Also, a new baby, after five years of being the baby of the family can be a real jolt. So time being with Dad, while you are with the baby, is good. You don't mention if you have a husband in your letter. It really helps. The Raising Boys book will be helpful to you too, I think.

It's great you are close when you have quiet time with him, you sound like a very loving mother and I am sure it will work out well.

Terrible 2: rebel without a cause

We have two boys ages 2.5 and 4. They have totally different spirits. And with the youngest I see a potential problem. He is very naughty and sometimes in a bad way. Especially when he's tired.
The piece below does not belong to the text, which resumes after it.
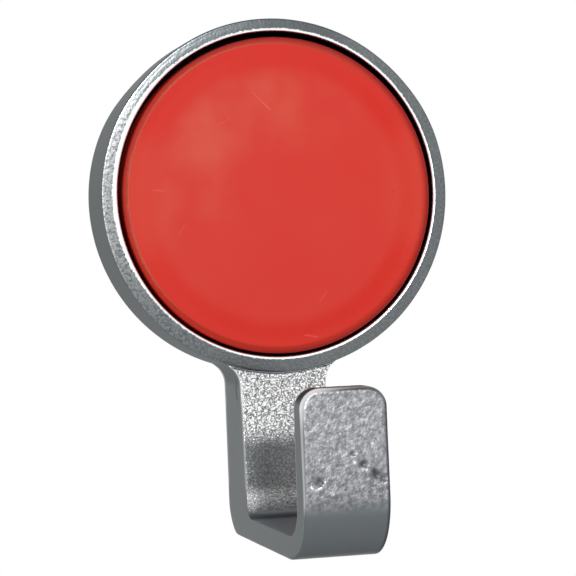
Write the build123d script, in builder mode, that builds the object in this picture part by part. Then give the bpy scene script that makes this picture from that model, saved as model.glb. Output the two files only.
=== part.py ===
from build123d import *
import os

os.makedirs("parts", exist_ok=True)

# Sizes are in millimetres. The wall is the plane y = 0, +Y points into the wall and +Z is up.
# The origin is on the wall, on the axis of the round head.

# Round head
head_diameter = 40.0
head_depth = 8.4
head_front_edge_bevel = 0.2

# Cup in the head: a wide bore for the cap, a ledge, and a narrower recess behind it
ring_width = 1.6
bore_edge_round = 0.35
cap_ledge_width = 3.9
recess_depth = 2.2
cup_floor_thickness = 2.4
screw_hole_diameter = 4.5

# Arm: a deep stem, a thin floor and an upturned tip
stem_width = 9.95
stem_step = 0.3
stem_lean = 0.9
stem_length = 16.2
neck_fillet = 2.6
throat_width = 20.5
floor_thickness = 2.2
toe_drop = 0.6
tip_height = 15.4
tip_width = 9.35
tip_thickness = 3.1
tip_corner_radius = 2.3
heel_radius = 3.2
outer_bend_radius = 7.0
inner_bend_radius = 3.4
inner_heel_radius = 1.4
casting_edge_round = 0.3

# Cap that fills the cup: a face with a low raised field, a rim that stands on the ledge,
# and a spigot in the recess. It has settled a little low in its clearance.
cap_side_gap = 0.5
cap_drop = 0.17
cap_proud = 0.45
cap_field_diameter = 29.0
cap_field_slope_width = 1.6
cap_field_height = 0.18
cap_face_thickness = 1.8
cap_bevel_width = 0.8
cap_bevel_height = 0.5
cap_rim_thickness = 1.6
spigot_thickness = 1.5
spigot_side_gap = 0.25
spigot_end_gap = 0.5

# Places that follow from the sizes above
head_radius = head_diameter / 2
bore_radius = head_radius - ring_width
recess_radius = bore_radius - cap_ledge_width
ledge_depth = cup_floor_thickness + recess_depth
stem_half_width = stem_width / 2
tip_half_width = tip_width / 2
stem_depth_at_neck = head_depth - stem_step
stem_depth_at_floor = stem_depth_at_neck + stem_lean
floor_drop = head_radius + stem_length
heel_drop = floor_drop + floor_thickness
toe_bottom_drop = heel_drop + toe_drop
tip_top_drop = floor_drop - tip_height
tip_back = stem_depth_at_floor + throat_width
arm_reach = tip_back + tip_thickness
cap_radius = bore_radius - cap_side_gap
cap_face_radius = cap_radius - cap_bevel_width
cap_rim_inner_radius = cap_radius - cap_rim_thickness
cap_front = head_depth + cap_proud
cap_field_front = cap_front + cap_field_height
cap_field_radius = cap_field_diameter / 2
cap_axis = Axis((0, 0, -cap_drop), (0, 1, 0))
cap_underside = cap_front - cap_face_thickness
spigot_radius = recess_radius - spigot_side_gap
spigot_inner_radius = spigot_radius - spigot_thickness
spigot_end = cup_floor_thickness + spigot_end_gap

# Side view of the arm as (y, z), from the head's axis at the wall round to the stem's front
arm_outline = [
    (0, 0),
    (0, -heel_drop),
    (-arm_reach, -toe_bottom_drop),
    (-arm_reach, -tip_top_drop),
    (-tip_back, -tip_top_drop),
    (-tip_back, -floor_drop - toe_drop / 2),
    (-stem_depth_at_floor, -floor_drop),
    (-stem_depth_at_neck, -head_radius),
    (-stem_depth_at_neck, 0),
]
arm_corner_radii = [0, heel_radius, outer_bend_radius, 0, 0, inner_bend_radius, inner_heel_radius, 0, 0]

# Side view of the stem alone, which ends inside the heel
stem_outline = [
    (-casting_edge_round, 0),
    (-casting_edge_round, heel_radius - heel_drop),
    (-stem_depth_at_floor, -floor_drop),
    (-stem_depth_at_neck, -head_radius),
    (-stem_depth_at_neck, 0),
]

with BuildPart() as arm:
    with BuildSketch(Plane.YZ) as arm_side_view:
        with BuildLine():
            FilletPolyline(*arm_outline, radius=arm_corner_radii, close=True)
        make_face()
    extrude(amount=stem_half_width, both=True)
    # Seen from above, the stem's sides are parallel and then curve gently in to the tip
    with BuildSketch(Plane.XY) as arm_top_view:
        with BuildLine():
            wall_line = Line((-stem_half_width, 0), (stem_half_width, 0))
            right_flank = Line(wall_line @ 1, (stem_half_width, -stem_depth_at_floor))
            right_curve = TangentArc(right_flank @ 1, (tip_half_width, -arm_reach), tangent=(0, -1))
            tip_line = Line(right_curve @ 1, (-tip_half_width, -arm_reach))
            left_flank = Line(wall_line @ 0, (-stem_half_width, -stem_depth_at_floor))
            TangentArc(left_flank @ 1, tip_line @ 1, tangent=(0, -1))
        make_face()
    extrude(amount=-toe_bottom_drop, mode=Mode.INTERSECT)
    # Top corners of the tip
    tip_top_edges = arm.faces().filter_by(Axis.Z).sort_by(Axis.Y)[0].edges().sort_by(Axis.X)
    fillet([tip_top_edges[0], tip_top_edges[-1]], tip_corner_radius)
    # Softened edges all along the inside and the outside of the hook
    tip_middle_drop = (floor_drop + tip_top_drop) / 2
    long_edges = [
        arm.edges().sort_by_distance((side * tip_half_width, face, -tip_middle_drop))[0]
        for side in (-1, 1)
        for face in (-tip_back, -arm_reach)
    ]
    fillet(long_edges, casting_edge_round)

# The stem's crisp front with its concave blends into the head. It starts just in front of the
# softened edges at the wall.
neck_corner_z = -((head_radius**2 - stem_half_width**2) ** 0.5)
with BuildPart() as stem:
    with BuildSketch(Plane.YZ) as stem_side_view:
        with BuildLine():
            Polyline(*stem_outline, close=True)
        make_face()
    extrude(amount=stem_half_width + neck_fillet, both=True)
    with BuildSketch(Plane.XZ) as stem_front_view:
        Circle(head_radius)
        with Locations((0, -heel_drop / 2)):
            Rectangle(stem_width, heel_drop)
        neck_corners = [
            stem_front_view.vertices().sort_by_distance((side * stem_half_width, neck_corner_z))[0]
            for side in (-1, 1)
        ]
        fillet(neck_corners, neck_fillet)
    extrude(amount=stem_depth_at_floor, mode=Mode.INTERSECT)

with BuildPart() as hook_body:
    with BuildSketch(Plane.XZ) as head_face:
        Circle(head_radius)
    extrude(amount=head_depth)
    add(arm.part)
    add(stem.part)
    # Cup, in two steps with the ledge between them
    with BuildSketch(Plane.XZ.offset(ledge_depth)) as bore_face:
        Circle(bore_radius)
    extrude(amount=head_depth - ledge_depth, mode=Mode.SUBTRACT)
    with BuildSketch(Plane.XZ.offset(cup_floor_thickness)) as recess_face:
        Circle(recess_radius)
    extrude(amount=recess_depth, mode=Mode.SUBTRACT)
    with Locations(Plane.XZ.offset(cup_floor_thickness)):
        Hole(radius=screw_hole_diameter / 2, depth=cup_floor_thickness)
    # The front ring's outer edge is broken and its inner lip is rounded
    rim = hook_body.edges().filter_by(GeomType.CIRCLE).sort_by_distance((head_radius, -head_depth, 0))[0]
    chamfer(rim, head_front_edge_bevel)
    lip = hook_body.edges().filter_by(GeomType.CIRCLE).sort_by_distance((bore_radius, -head_depth, 0))[0]
    fillet(lip, bore_edge_round)

with BuildPart() as face_cap:
    with BuildSketch(Plane.XY.offset(-cap_drop)) as cap_section:
        with BuildLine():
            Polyline(
                (0, -cap_field_front),
                (cap_field_radius, -cap_field_front),
                (cap_field_radius + cap_field_slope_width, -cap_front),
                (cap_face_radius, -cap_front),
                (cap_radius, cap_bevel_height - cap_front),
                (cap_radius, -ledge_depth),
                (cap_rim_inner_radius, -ledge_depth),
                (cap_rim_inner_radius, -cap_underside),
                (spigot_radius, -cap_underside),
                (spigot_radius, -spigot_end),
                (spigot_inner_radius, -spigot_end),
                (spigot_inner_radius, -cap_underside),
                (0, -cap_underside),
                close=True,
            )
        make_face()
    revolve(axis=cap_axis)

hook_body.part.label = "hook_body"
export_step(hook_body.part, "parts/hook_body.step")

face_cap.part.label = "face_cap"
export_step(face_cap.part, "parts/face_cap.step")
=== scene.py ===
import math
from types import SimpleNamespace

import bmesh
import bpy
import numpy as np
from mathutils import Matrix, Vector, noise


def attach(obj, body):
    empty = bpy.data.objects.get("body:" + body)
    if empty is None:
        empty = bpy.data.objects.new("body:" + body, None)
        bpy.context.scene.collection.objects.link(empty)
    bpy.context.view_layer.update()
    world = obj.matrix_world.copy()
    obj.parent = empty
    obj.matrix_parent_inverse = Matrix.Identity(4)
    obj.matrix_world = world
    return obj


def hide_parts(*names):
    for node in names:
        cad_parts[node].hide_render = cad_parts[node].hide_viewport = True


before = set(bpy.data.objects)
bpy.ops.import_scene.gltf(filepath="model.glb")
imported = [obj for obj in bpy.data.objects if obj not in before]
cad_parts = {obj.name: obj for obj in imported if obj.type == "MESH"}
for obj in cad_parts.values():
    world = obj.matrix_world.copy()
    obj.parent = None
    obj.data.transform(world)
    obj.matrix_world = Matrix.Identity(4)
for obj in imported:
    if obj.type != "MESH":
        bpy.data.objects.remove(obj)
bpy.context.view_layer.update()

# A millimetre in metres, and the photo's width in pixels
MM = 0.001
PICTURE = 576

# Where the camera stands, in metres, how it is turned, in degrees, its focal length in pixels, the width
# of its sensor in millimetres, and how near and far it sees, in metres
CAMERA_PLACE = Vector((-0.06375, -0.25152, -0.00969))
CAMERA_YAW = 14.89
CAMERA_PITCH = -0.228
CAMERA_ROLL = -2.238
CAMERA_FOCAL = 2228.0
CAMERA_SENSOR = 36
CAMERA_REACH = (0.01, 20.0)

# The studio: the grey that lights the hook, the floor's sizes in millimetres and its finish, and the
# light that it adds for the camera and in reflections
WORLD_LIGHT = 0.25
FLOOR_LEVEL = -330.0
FLOOR_RADIUS = 1600.0
FLOOR_FADE = (500.0, 1300.0)
FLOOR_CLOUDS = 40.0
FLOOR_PALE = (0.84, 0.84, 0.84)
FLOOR_PALER = (0.88, 0.88, 0.88)
FLOOR_LIFT = 0.57
FLOOR_ROUGHNESS = 0.9
FLOOR_SPECULAR = 0.1
WHITE = (1.0, 1.0, 1.0)

# The round soft boxes as azimuth and elevation in degrees, distance and width in metres, and
# brightness. All of them face this place on the hook.
LAMPS = {
    "key": (-2.0, 16.0, 1.2, 0.14, 186.0),
    "ring_glow": (-8.0, 2.0, 1.2, 0.17, 13.0),
}
LAMP_AIM = Vector((0.0, 0.0, -0.01))

# Sizes of the casting in millimetres. The origin is on the wall, on the head's axis.
HEAD_RADIUS = 20.0
HEAD_DEPTH = 8.4
RING_CROWN = 0.08
BORE_RADIUS = 18.4
RECESS_RADIUS = 14.5
LEDGE_DEPTH = 4.6
CUP_FLOOR = 2.4
HOLE_RADIUS = 2.25
STEM_HALF_WIDTH = 4.975
STEM_DEPTH_AT_NECK = 8.1
STEM_DEPTH_AT_FLOOR = 9.0
NECK_FILLET = 2.6
FLOOR_DROP = 36.2
HEEL_DROP = 38.65
TOE_DROP = 0.6
TIP_TOP = -20.8
TIP_BACK = 29.5
ARM_REACH = 32.6
TIP_HALF_WIDTH = 4.675
TIP_CORNER = 2.3
INNER_HEEL_RADIUS = 1.4
INNER_BEND_RADIUS = 3.4
HEEL_RADIUS = 3.8
OUTER_BEND_RADIUS = 7.0

# Roundings of the head's edges from its back over the front into the cup, and how many points lie on
# each straight run and each rounding in turn
HEAD_ROUNDINGS = [0.35, 0.2, 0.35, 0.15, 0.2, 0.2, 0.15]
HEAD_STEPS = [5, 4, 16, 4, 8, 8, 6, 2, 4, 2, 3, 2, 5, 2, 2]

# The same along the arm: down the stem, round the heel, along the floor, round the bend and up the
# tip, where the points are given as shares of its height and crowd together near the top
TIP_EVEN_STEPS = np.arange(100) / 100 * 0.96
TIP_CROWDED_STEPS = 0.96 + 0.04 * np.sin(np.radians(range(0, 90, 10)))
ARM_STEPS = [64, 22, 34, 44, np.concatenate([TIP_EVEN_STEPS, TIP_CROWDED_STEPS])]

# The rounding of the arm's long edges, from inside the head (0) to the top of the tip (1)
ROUNDING_PLACES = [0, 0.25, 0.35, 0.62, 0.78, 1]
FRONT_ROUNDING = [0.12, 0.12, 0.18, 0.25, 0.35, 0.35]
BACK_ROUNDING = [0.30, 0.30, 0.40, 0.40, 0.48, 0.60]
EDGE_ARC = np.radians(np.linspace(0, 90, 7))

# The arm's first ring lies inside the head's wall, on this radius, and the rings straighten below it
ROOT_RADIUS = 19.3
ROOT_BLEND = 4.0

# The width and the lift there depend on each other, so they are worked out in this many rounds. The
# flare at the neck ends just before it would be level.
LIFT_ROUNDS = 6
FLARE_SHARE = 0.95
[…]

He starts doing things which I'm pretty sure of he knows is not allowed. For instance: picking on his brother, messing with the toys he's playing with, throwing things on the ground just for the fun, not listening to 'orders' (also given by playschool-teachers). He's what I would say rebellious at times.

One sollution has always been taking him to bed, so he can sleep it out, but now he just doesn't sleep in the afternoon anymore (or I have to 'make' him by correcting his every move). I know I just have to act consequent on his deeds, but I still get the feeling there's more to it.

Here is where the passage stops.